Toutefois, on revient de loin, car "les sols sont dans un piteux état, par notre faute". D’abord à cause du labour et de la "perfusion chimique et mécanique" sous lequel ont été mis les sols pour faire reculer le spectre de la famine. Ce qui donne l’occasion à l’auteur de nous livrer en deux chapitres une rapide histoire de l’agriculture et de son impact sur les sols : "l’agriculture une histoire de fumier" et "la paysannerie labourée par la PAC".

Les sols agricoles sont aussi largement impactés par l’artificialisation. Quelle ville n’a pas vu ses élus "abandonner quelques hectares de terre magnifique à un banal projet commercial …financé par une enseigne de la grande distribution qui tient tout le monde agricole à la gorge". La mesure exacte de l’artificialisation est complexe, mais ce qui est sûr, c’est que "la transformation des terres agricoles a lieu prioritairement là où les terres sont les plus riches".

Le sol, comme beaucoup de choses dans notre monde, est devenu un enjeu financier. D’abord pour les collectivités pour lesquelles un sol recouvert d’un bâtiment rapporte beaucoup plus de taxes qu’un sol agricole. Ensuite pour les financiers pour qui le sol devient une valeur refuge. "Gavées d’engrais, de pesticides, de labours et de subventions, les monocultures sont aujourd’hui des bons placements conseillés par les banques".

Mais finalement "Qu’est-ce que cela peut bien nous faire que le sol soit recouvert de bitume, vendu à des méchants capitalistes chinois ou tellement abimé par la charrue et le pesticide qu’il peine à nourrir le lombric ?». À travers la réponse à cette question, l’auteur nous montre que nous dépendons totalement du sol, ce sol qui a mis des milliers d’années à se former, qui retient l’eau, qui fixe les polluants, qui stocke le carbone, qui régule la température, qui entretient la vie, qui nous nourrit.

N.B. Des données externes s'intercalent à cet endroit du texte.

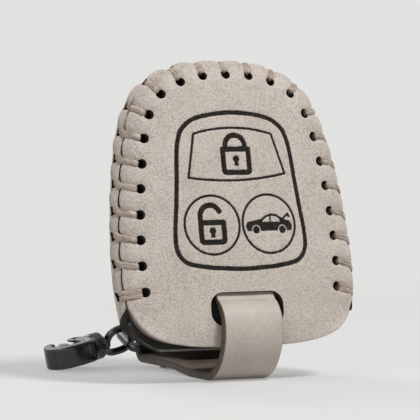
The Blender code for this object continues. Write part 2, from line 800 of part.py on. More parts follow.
def ribbon(path, thickness, round_start):
    """Side profile of a strip of leather along a path, square or round at its start."""
    path = np.array(path)
    tangent = np.gradient(path, axis=0)
    tangent /= np.linalg.norm(tangent, axis=1)[:, None]
    across = np.stack([-tangent[:, 1], tangent[:, 0]], 1) * thickness / 2
    one, other = path + across, path - across
    start = []
    if round_start:
        for step in range(1, 6):
            angle = step / 6 * math.pi
            start.append(path[0] - across[0] * math.cos(angle) - tangent[0] * thickness / 2 * math.sin(angle))
    return [tuple(p) for p in [*start, *one, *other[::-1]]]


def make_strap(hinge):
    points = [(y - HINGE[0], z - HINGE[1]) for y, z in ribbon(strap_path(), STRAP_LEATHER, True)]
    strap = extruded("strap", points, STRAP_WIDTH)
    place(strap, rotation=SIDE_PROFILE_TURN, parent=hinge)
    bore = cylinder("strap_snap_hole", SNAP_SHANK_RADIUS + GAP, 4 * STRAP_LEATHER)
    place(bore, (0, SNAP_Y - HINGE[0], LEG_UNDERSIDE - HINGE[1]), parent=hinge)
    combine(strap, bore, "DIFFERENCE")
    strap.data.materials.append(finish("strap_leather", LEATHER_PALE, 0.5))
    return strap


def make_strap_end(hinge):
    """The returned end, whose tip is rounded in plan."""
    half = STRAP_WIDTH / 2
    tip = -RETURN_LENGTH
    profile = ribbon([np.array((0.0, 0.0)), np.array((tip, 0.0))], STRAP_LEATHER, True)
    end = extruded("strap_end", profile, STRAP_WIDTH)
    place(end, rotation=SIDE_PROFILE_TURN, parent=hinge)
    far = tip - CUT_OVERRUN
    plan = [(-half - CUT_OVERRUN, far), (half + CUT_OVERRUN, far), (half + CUT_OVERRUN, tip + half)]
    for step in range(9):
        angle = step / 8 * math.pi
        plan.append((half * math.cos(angle), tip + half - half * math.sin(angle)))
    plan.append((-half - CUT_OVERRUN, tip + half))
    trim = extruded("tip_trim", plan, 3 * STRAP_LEATHER)
    combine(end, place(trim, parent=hinge), "DIFFERENCE")
    bore = cylinder("end_snap_hole", SNAP_SHANK_RADIUS + GAP, 4 * STRAP_LEATHER)
    combine(end, place(bore, (0, SNAP_Y - RETURN_HINGE_Y, 0), parent=hinge), "DIFFERENCE")
    end.data.materials.append(finish("end_leather", LEATHER_PALE, 0.5))
    return end


# Snap
def make_snap_cap(hinge):
    """Outer cap under the strap, with the shank that goes up through the leather."""
    shank_top = LEG_TOP + GAP + GAP
    profile = [
        (0, shank_top), (SNAP_SHANK_RADIUS, shank_top), (SNAP_SHANK_RADIUS, SNAP_CAP_HEIGHT),
        (SNAP_CAP_RADIUS * 0.94, SNAP_CAP_HEIGHT), (SNAP_CAP_RADIUS, SNAP_CAP_HEIGHT * 0.6),
        (SNAP_CAP_RADIUS * 0.9, SNAP_CAP_HEIGHT * 0.15), (SNAP_CAP_RADIUS * 0.75, 0), (0, 0),
    ]
    cap = turned("snap_cap", profile)
    place(cap, (0, SNAP_Y - HINGE[0], -HINGE[1]), parent=hinge)
    cap.data.materials.append(finish("cap_metal", METAL_BRIGHT, 0.25, 1.0))
    return cap


def make_snap_socket(hinge):
    low, high = LEG_TOP + GAP, LEG_TOP + GAP + SNAP_SOCKET_HEIGHT
    profile = [
        (SNAP_SOCKET_BORE, high), (SNAP_SOCKET_RADIUS * 0.72, high),
        (SNAP_SOCKET_RADIUS, (low + high) / 2), (SNAP_SOCKET_RADIUS, low), (SNAP_SOCKET_BORE, low),
    ]
    socket = turned("snap_socket", profile, closed=True)
    place(socket, (0, SNAP_Y - HINGE[0], -HINGE[1]), parent=hinge)
    socket.data.materials.append(finish("socket_metal", METAL_BRIGHT, 0.3, 1.0))
    return socket


def make_snap_stud(hinge):
    high = -STRAP_HALF - GAP
    base = high - SNAP_BASE_HEIGHT
    tip = base - SNAP_STUD_REACH
    profile = [
        (0, high), (SNAP_BASE_RADIUS, high), (SNAP_BASE_RADIUS, base), (SNAP_STUD_RADIUS * 0.8, base),
        (SNAP_STUD_RADIUS, (base + tip) / 2), (SNAP_STUD_RADIUS * 0.7, tip), (0, tip),
    ]
    stud = turned("snap_stud", profile)
    place(stud, (0, SNAP_Y - RETURN_HINGE_Y, 0), parent=hinge)
    stud.data.materials.append(finish("stud_metal", METAL_BRIGHT, 0.3, 1.0))
    return stud


def make_snap_post(hinge):
    low = STRAP_HALF + GAP
    foot = -STRAP_HALF
    profile = [
        (0, low + SNAP_POST_HEIGHT), (SNAP_POST_RADIUS * 0.6, low + SNAP_POST_HEIGHT * 0.95),
        (SNAP_POST_RADIUS * 0.92, low + SNAP_POST_HEIGHT * 0.6), (SNAP_POST_RADIUS, low),
        (SNAP_SHANK_RADIUS, low), (SNAP_SHANK_RADIUS, foot), (0, foot),
    ]
    post = turned("snap_post", profile)
    place(post, (0, SNAP_Y - RETURN_HINGE_Y, 0), parent=hinge)
    post.data.materials.append(finish("post_metal", METAL_BRIGHT, 0.25, 1.0))
    return post


# D ring
def arc(centre, radius_x, radius_y, start, end, steps):
    return [
        (centre[0] + radius_x * math.cos(a), centre[1] + radius_y * math.sin(a))
        for a in (start + (end - start) * k / steps for k in range(steps + 1))
    ]


def make_d_ring(ring_axis):
    """A closed ring in its own XY plane: bar, two arms and a bow."""
    corner_x = RING_ARM_X - RING_CORNER
    corner_y = RING_CORNER
    quarter = math.pi / 2
    points = arc((corner_x, corner_y), RING_CORNER, RING_CORNER, -quarter, 0, 4)
    points += arc((0, RING_ARM), RING_ARM_X, RING_BOW, 0, math.pi, 14)
    points += arc((-corner_x, corner_y), RING_CORNER, RING_CORNER, math.pi, 3 * quarter, 4)
    ring = tube("d_ring", [(x, y, 0) for x, y in points], RING_WIRE, WIRE_SIDE_STEPS, closed=True)
    place(ring, parent=ring_axis)
    ring.data.materials.append(finish("ring_metal", METAL_DARK, 0.2, 1.0))
    return ring


# Clasp
def make_clasp_eye(roll_axis):
    """Ring, neck and riveted head in one casting."""
    bpy.ops.mesh.primitive_torus_add(
        major_segments=28, minor_segments=8, major_radius=EYE_RADIUS, minor_radius=EYE_WIRE
    )
    eye = bpy.context.active_object
    eye.name = "clasp_eye"
    for group in list(eye.users_collection):
        group.objects.unlink(eye)
    PARTS.objects.link(eye)
    place(eye, parent=roll_axis)
    head_start = BARREL_START + BARREL_LIP + GAP
    head_end = head_start + NECK_HEAD_LENGTH
    profile = [
        (0, head_end), (NECK_HEAD_RADIUS, head_end), (NECK_HEAD_RADIUS, head_start),
        (NECK_RADIUS, head_start), (NECK_RADIUS, EYE_RADIUS), (0, EYE_RADIUS),
    ]
    neck = turned("neck", profile, SWIVEL_SIDES)
    combine(eye, place(neck, rotation=(0, math.pi / 2, 0), parent=roll_axis), "UNION")
    eye.data.materials.append(finish("eye_metal", METAL_DARK, 0.2, 1.0))
    return smoothed(eye)


def hook_points(shares):
    return [(HOOK_START + x * HOOK_LENGTH, y * HOOK_HALF_WIDTH) for x, y in shares]


def make_hook_body(clasp):
    """C-shaped body with a barrel for the swivel and a clevis for the gate."""
    body = bevelled(extruded("hook_body", hook_points(HOOK_SHARES), HOOK_THICKNESS), HOOK_EDGE_ROUND)
    place(body, parent=clasp)
    barrel = cylinder("barrel", BARREL_RADIUS, BARREL_LENGTH, SWIVEL_SIDES)
    place(barrel, (BARREL_START + BARREL_LENGTH / 2, 0, 0), (0, math.pi / 2, 0), clasp)
    combine(body, barrel, "UNION")
    cavity_start = BARREL_START + BARREL_LIP
    cavity_end = cavity_start + NECK_HEAD_LENGTH + 2 * GAP
    profile = [
        (0, cavity_end), (NECK_HEAD_RADIUS + GAP, cavity_end), (NECK_HEAD_RADIUS + GAP, cavity_start),
        (NECK_RADIUS + GAP, cavity_start), (NECK_RADIUS + GAP, BARREL_START - CUT_OVERRUN),
        (0, BARREL_START - CUT_OVERRUN),
    ]
    cavity = turned("barrel_cavity", profile, SWIVEL_SIDES)
    combine(body, place(cavity, rotation=(0, math.pi / 2, 0), parent=clasp), "DIFFERENCE")
    room = GATE_EYE_RADIUS + CLEVIS_CLEARANCE
    slot = box("clevis_cutter", (2 * room, 2 * room, GATE_THICKNESS + 2 * CLEVIS_CLEARANCE))
    place(slot, (GATE_PIVOT[0], GATE_PIVOT[1], 0), parent=clasp)
    combine(body, slot, "DIFFERENCE")
    pin_hole = cylinder("pin_hole", PIN_RADIUS + PIN_CLEARANCE, 2 * HOOK_THICKNESS, 12)
    combine(body, place(pin_hole, (*GATE_PIVOT, 0), parent=clasp), "DIFFERENCE")
    body.data.materials.append(finish("hook_metal", METAL_DARK, 0.2, 1.0))
    return smoothed(body)


def make_hook_gate(gate_axis):
    """Gate bar with its thumb pad, and an eye that leaves room for the spring."""
    points = [(x - GATE_PIVOT[0], y - GATE_PIVOT[1]) for x, y in hook_points(GATE_SHARES)]
    eye = arc((0, 0), GATE_EYE_RADIUS, GATE_EYE_RADIUS, math.pi / 4, 2 * math.pi - math.pi / 4, 10)
    gate = extruded("hook_gate", points + eye, GATE_THICKNESS)
    place(gate, parent=gate_axis)
    spring_room = cylinder("spring_room", GATE_EYE_RADIUS + GAP, GATE_THICKNESS, 16)
    combine(gate, place(spring_room, (0, 0, GATE_THICKNESS / 2), parent=gate_axis), "DIFFERENCE")
    bore = cylinder("gate_bore", PIN_RADIUS + PIN_CLEARANCE, 2 * HOOK_THICKNESS, 12)
    combine(gate, place(bore, parent=gate_axis), "DIFFERENCE")
    gate.data.materials.append(finish("gate_metal", METAL_DARK, 0.25, 1.0))
    return gate


def make_gate_pin(clasp):
    pin = cylinder("gate_pin", PIN_RADIUS, HOOK_THICKNESS - PIN_SHORTENING, 12)
    place(pin, (*GATE_PIVOT, 0), parent=clasp)
    pin.data.materials.append(finish("pin_metal", METAL_BRIGHT, 0.3, 1.0))
    return smoothed(pin)


def make_gate_spring(clasp):
    """Torsion spring round the pin, beside the gate's eye, with a short leg at each end."""
    start_z = SPRING_WIRE + GAP
    count = int(SPRING_TURNS * SPRING_POINTS_PER_TURN)
    points = [(SPRING_RADIUS, -SPRING_LEG / 2, start_z)]
    for k in range(count + 1):
        angle = 2 * math.pi * k / SPRING_POINTS_PER_TURN
        z = start_z + SPRING_PITCH * k / SPRING_POINTS_PER_TURN
        points.append((SPRING_RADIUS * math.cos(angle), SPRING_RADIUS * math.sin(angle), z))
    last = points[-1]
    points.append((last[0], last[1] - SPRING_LEG / 4, last[2]))
    spring = tube("gate_spring", points, SPRING_WIRE, 1)
    place(spring, (*GATE_PIVOT, 0), parent=clasp)
    spring.data.materials.append(finish("spring_steel", METAL_BRIGHT, 0.35, 1.0))
    return spring


def clasp_slope(height):
    """How far the clasp tips down so that the lower edge of its tip meets the floor."""
    reach = HOOK_START + HOOK_LENGTH
    half = HOOK_THICKNESS / 2
    return math.asin(height / math.hypot(reach, half)) - math.atan2(half, reach)


def clasp_line():
    """Place and turn of the clasp's line in the world, from the D ring's left arm."""
    link = Vector((
        -RING_ARM_X, STRAP_TURN_Y + LINK_REACH * math.cos(RING_TILT),
        TURN_Z + LINK_REACH * math.sin(RING_TILT),
    ))
    play = EYE_RADIUS - EYE_WIRE - RING_WIRE - GAP
    slope = clasp_slope(link.z)
    for _ in range(4):
        turn = Matrix.Rotation(CLASP_HEADING, 4, "Z") @ Matrix.Rotation(slope, 4, "Y")
        centre = link + turn @ Vector((play, 0, 0))
        slope = clasp_slope(centre.z)
    return link, centre, (0, slope, CLASP_HEADING)


def main():
    case = add_empty("case_lean", (0, CASE_SETBACK, CASE_HEIGHT), (-CASE_LEAN, 0, 0))
    make_front_panel(case)
    make_back_shell(case)
    make_front_lining(case)
    make_back_lining(case)
    make_seam_thread(case)
    make_strap_root(case)
    strap_axis = add_empty("strap_axis", (0, HINGE[0], HINGE[1]))
    make_strap(strap_axis)
    make_snap_cap(strap_axis)
    make_snap_socket(strap_axis)
    end_axis = add_empty("strap_end_axis", (0, RETURN_HINGE_Y, RETURN_Z))
    make_strap_end(end_axis)
    make_snap_stud(end_axis)
    make_snap_post(end_axis)
    ring_axis = add_empty("ring_axis", (0, STRAP_TURN_Y, TURN_Z), (RING_TILT, 0, 0))
    make_d_ring(ring_axis)
    link, centre, turn = clasp_line()
    add_empty("link_axis", link, (RING_TILT, 0, 0))
    clasp = add_empty("clasp_axis", centre, turn)
    make_clasp_eye(add_empty("eye_roll", (0, 0, 0), (EYE_ROLL, 0, 0), clasp))
    make_hook_body(clasp)
    gate_axis = add_empty("gate_axis", (*GATE_PIVOT, 0), parent=clasp)
    make_hook_gate(gate_axis)
    make_gate_pin(clasp)
    make_gate_spring(clasp)


main()
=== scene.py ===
"""Looks of a hand-laced leather key case, its strap, D ring and swivel clasp.

Lengths are in metres. The case is made in its own leaning frame, where X runs to the right,
Y to the back and Z up along the front, and every mesh is then turned into the world.
"""

import json
import math

import bmesh
import bpy
import numpy as np
from mathutils import Matrix, Vector


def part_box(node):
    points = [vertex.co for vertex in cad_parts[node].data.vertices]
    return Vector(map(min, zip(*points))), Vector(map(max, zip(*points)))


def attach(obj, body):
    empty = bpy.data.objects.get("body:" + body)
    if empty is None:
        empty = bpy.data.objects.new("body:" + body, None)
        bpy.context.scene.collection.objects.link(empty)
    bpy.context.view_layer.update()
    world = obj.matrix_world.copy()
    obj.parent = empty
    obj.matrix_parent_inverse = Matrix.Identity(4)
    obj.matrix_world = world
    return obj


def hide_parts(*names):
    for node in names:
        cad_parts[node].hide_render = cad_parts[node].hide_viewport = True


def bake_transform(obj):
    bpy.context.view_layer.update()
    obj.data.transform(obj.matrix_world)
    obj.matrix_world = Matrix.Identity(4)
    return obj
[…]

Pourtant suivant les théories de Liebig, le chimiste qui a fait la promotion de l’engrais minéral au 19e siècle, « en troquant le fertilisant animal, l’ancestral et rural fumier, pour l’industriel engrais minéral, on perdit de vue le sol en tant qu’écosystème pour n’en retenir que le support de culture enrichi d’oligoéléments ». Mais c’était Darwin qui avait raison : "plus efficace que le soc de la charrue, le ver de terre est l’ingénieur de nos campagnes ».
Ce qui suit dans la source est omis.